For most of the last 50 years or so physicists have been working very
hard at inventing and understanding quantum field theories that rely for
their formulation on a fixed metric.  Indeed, physicists spent huge
amounts of effort trying to make a theory of quantum gravity along
essentially these lines!  This is what one calls "perturbative" quantum
gravity.  Here one says, "Well, we know the metric isn't quite the
Minkowski metric, but it's awfully close, so we'll write it as the
Minksowski metric plus a small perturbation, derive equations for this
perturbation from Einstein's equations, and make a quantum field theory
based on *those* equations."  That way we could use the good old
Minkowski metric as a "background metric" and thus use all the methods
that work for other quantum field theories.   This was awfully fishy
from the standpoint of *elegance*, but if it had worked it might have
been a very good thing, and indeed we learned a lot from its failure to
work.  Mainly, though, we learned that we need to bite the bullet and
figure out how to do quantum field theory without any background metric.

A recent big step was made when people (in particular Witten and Atiyah)
formulated the notion of a "topological quantum field theory."  This is
a precise list of properties one would like a quantum field theory
independent of any background metric to satisfy.  A wish list, as it
were.  One of the best-understood examples of such a "TQFT" is
Chern-Simons theory.  This is a quantum field theory that makes sense in
3-dimensional spacetime, not 4d spacetime, so in a sense it has no shot
at being "true."  However, it connects up to honest 4d physics in some
very interesting ways, it serves as warmup for more serious physics yet
to come, AND it has done wonders for the study of topology.  

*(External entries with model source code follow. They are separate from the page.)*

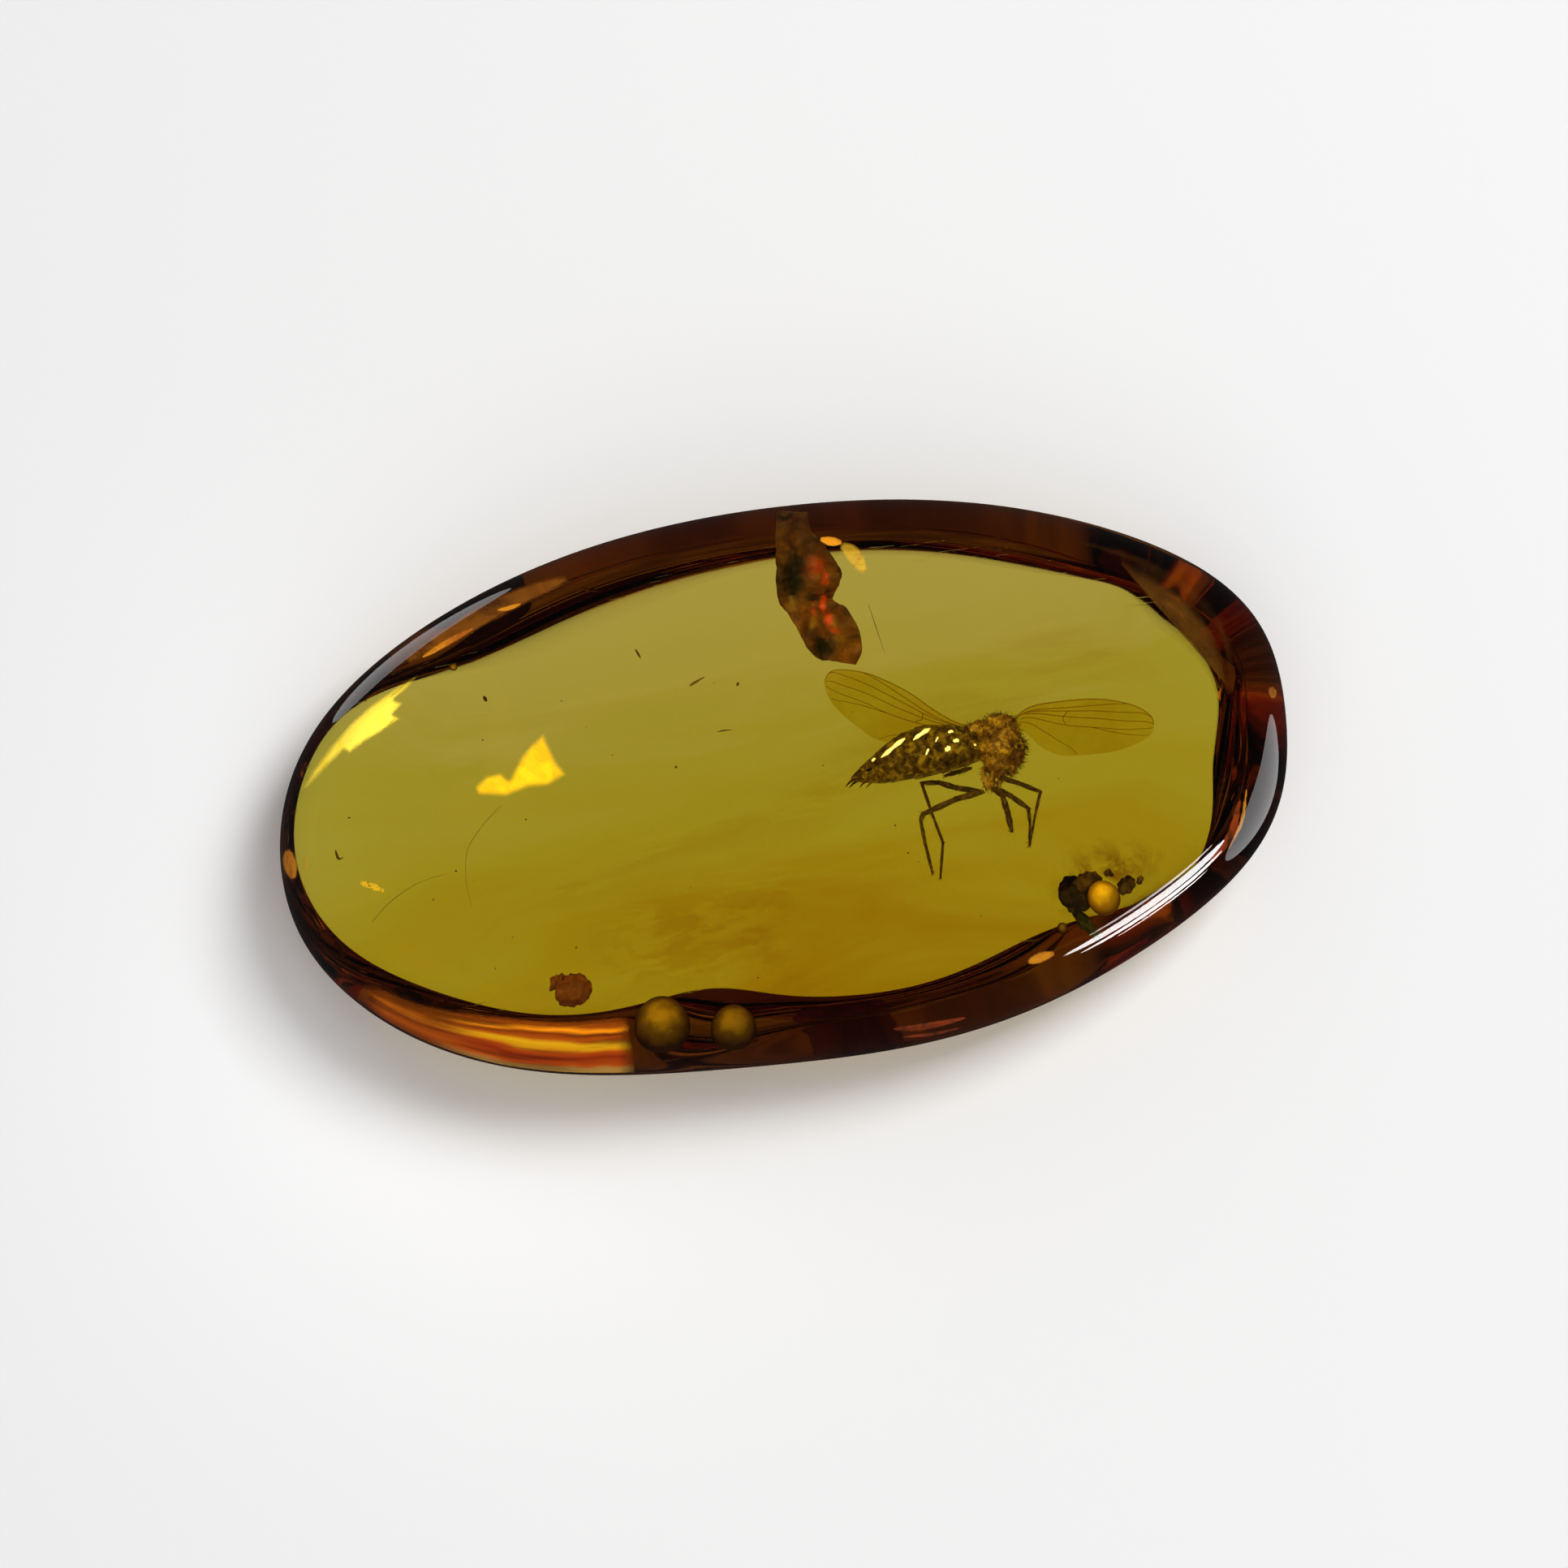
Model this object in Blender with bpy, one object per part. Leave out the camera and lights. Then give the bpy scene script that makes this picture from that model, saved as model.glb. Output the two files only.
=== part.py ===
"""A polished piece of fossil amber, lying on its flat ground back.

The stone is one natural solid: a long oval with a low domed face, rounded shoulders, a girdle at
its widest, and a bevelled skirt that runs in to the flat back. Nothing on it opens or comes off,
so it is one closed mesh. The insect and the other inclusions are sealed inside the resin and are
not separate pieces.

Frame: metres, +Z up, +X along the stone's length. The origin is at the middle of the flat back.
"""
import math

import bmesh
import bpy

# Driving dimensions
LENGTH = 0.0300  # along X
WIDTH = 0.0165  # along Y
THICKNESS = 0.0080
GIRDLE_HEIGHT = 0.0031  # the widest level, above the flat back

# The girdle dips at the left end: how far, towards which angle in degrees, and how sharply
GIRDLE_DIP = 0.0017
GIRDLE_DIP_ANGLE = 176
GIRDLE_DIP_SHARPNESS = 14

# The outline is an ellipse that hand polishing left with low lobes.
# Each lobe: (crests round the outline, height as a share of the radius, one crest's angle in degrees)
OUTLINE_LOBES = (
    (3, 0.0033, -27),
    (4, 0.0124, 41),
    (5, 0.0049, 15),
    (6, 0.0038, -20),
    (7, 0.0040, -26),
    (8, 0.0033, 16),
)

# The skirt: how far the flat back's rim lies in from the girdle. It was ground unevenly, and is
# widest on the -Y side. Each swing: (crests round the stone, metres, one crest's angle in degrees)
SKIRT_MEAN = 0.00354
SKIRT_SWINGS = (
    (1, 0.00066, -96),
    (2, 0.00012, 83),
    (3, 0.00018, -19),
    (4, 0.00017, -45),
)
SKIRT_ROUNDNESS = 1.1  # superellipse power: 1 is a plain bevel, 2 a quarter ellipse

# The shoulder above the girdle, and the low dome that it carries
SHOULDER_WIDTH = 0.0040
SHOULDER_HEIGHT = 0.0037
SHOULDER_ROUNDNESS = 2.1

SEGMENTS = 120  # round the outline
SKIRT_RINGS = 8
SHOULDER_RINGS = 10
DOME_RINGS = 6


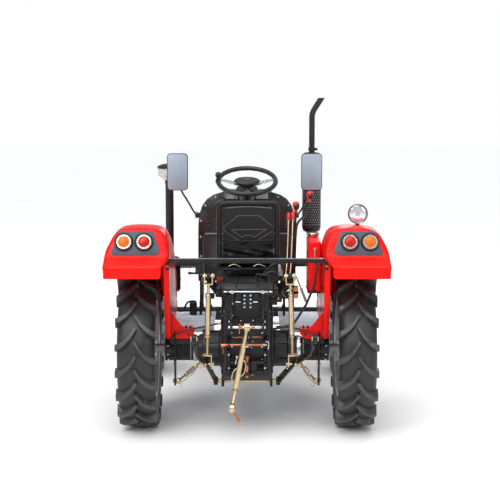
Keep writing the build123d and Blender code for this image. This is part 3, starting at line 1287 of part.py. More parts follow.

It is also worth noting that one particular case of Chern-Simons theory is
equivalent to quantum gravity in 3d spacetime.  Here I am being a bit
sloppy; there are various ways of doing quantum gravity in 3 dimensions
and they are not all equivalent, but the approach that relates to Chern-Simons
theory is, in my opinion, the nicest.  This approach to 3d quantum
gravity was the advantage that it can also be described using a
"triangulation" of spacetime.   In other words, if we prefer the
discrete to the continuum, we can "triangulate" it, or cut
it up into tetrahedra, and formulate the theory solely in terms of this
triangulation.  Of course, it's pretty common in numerical simulations
to approximate spacetime by a lattice or grid like this.  What's amazing
here is that one gets *exact* answers that are *independent* of the
triangulation one picks.  The idea for doing this goes back to Ponzano
and Regge, but it was all done quite rigorously for 3d quantum gravity
by Turaev and Viro just a few years ago.  In particular, they were able
to show the 3d quantum gravity is a TQFT using only triangulations, no
"continuum" stuff.

It is tempting to try to do something like this for 4 dimensions.  But
it is unlikely to be so simple.  A number of people have recently tried
to construct 4d TQFTs copying tricks that worked in 3d.  Some papers
along these lines that I have mentioned before are:

A categorical construction of 4d topological quantum field theories,
by Louis Crane and David Yetter, preprint available as hep-th/9301062 in 
latex.   (Week 2)

Surgical invariants of four-manifolds, by Boguslaw Broda, preprint
available as hep-th/9302092.   (Weeks 9 and 10)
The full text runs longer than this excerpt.